— start —
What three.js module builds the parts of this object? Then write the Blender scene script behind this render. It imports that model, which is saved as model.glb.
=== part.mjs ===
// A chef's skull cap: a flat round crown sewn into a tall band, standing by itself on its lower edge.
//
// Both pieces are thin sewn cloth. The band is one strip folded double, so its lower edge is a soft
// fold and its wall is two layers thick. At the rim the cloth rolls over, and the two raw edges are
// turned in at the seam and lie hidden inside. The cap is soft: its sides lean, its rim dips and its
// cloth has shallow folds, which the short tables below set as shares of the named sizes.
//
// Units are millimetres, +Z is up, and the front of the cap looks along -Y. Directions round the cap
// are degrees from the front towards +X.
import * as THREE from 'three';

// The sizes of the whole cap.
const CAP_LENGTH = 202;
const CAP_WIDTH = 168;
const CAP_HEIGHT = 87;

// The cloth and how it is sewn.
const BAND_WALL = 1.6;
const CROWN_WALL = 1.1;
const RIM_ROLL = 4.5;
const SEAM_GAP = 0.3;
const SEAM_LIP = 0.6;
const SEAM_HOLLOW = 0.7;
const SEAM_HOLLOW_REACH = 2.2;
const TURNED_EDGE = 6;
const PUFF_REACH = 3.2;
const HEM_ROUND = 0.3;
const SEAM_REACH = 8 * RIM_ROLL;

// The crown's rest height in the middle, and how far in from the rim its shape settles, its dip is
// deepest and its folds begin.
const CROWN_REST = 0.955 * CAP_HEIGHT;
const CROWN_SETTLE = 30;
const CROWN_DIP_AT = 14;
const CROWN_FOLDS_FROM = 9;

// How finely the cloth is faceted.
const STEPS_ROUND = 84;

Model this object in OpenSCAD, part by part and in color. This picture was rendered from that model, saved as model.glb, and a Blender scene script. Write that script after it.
— end —
__WHAT TO PRODUCE__: Work out how many lines of the data above contain the string "that" and give the number alone.

__WRITTEN SOLUTION__: 2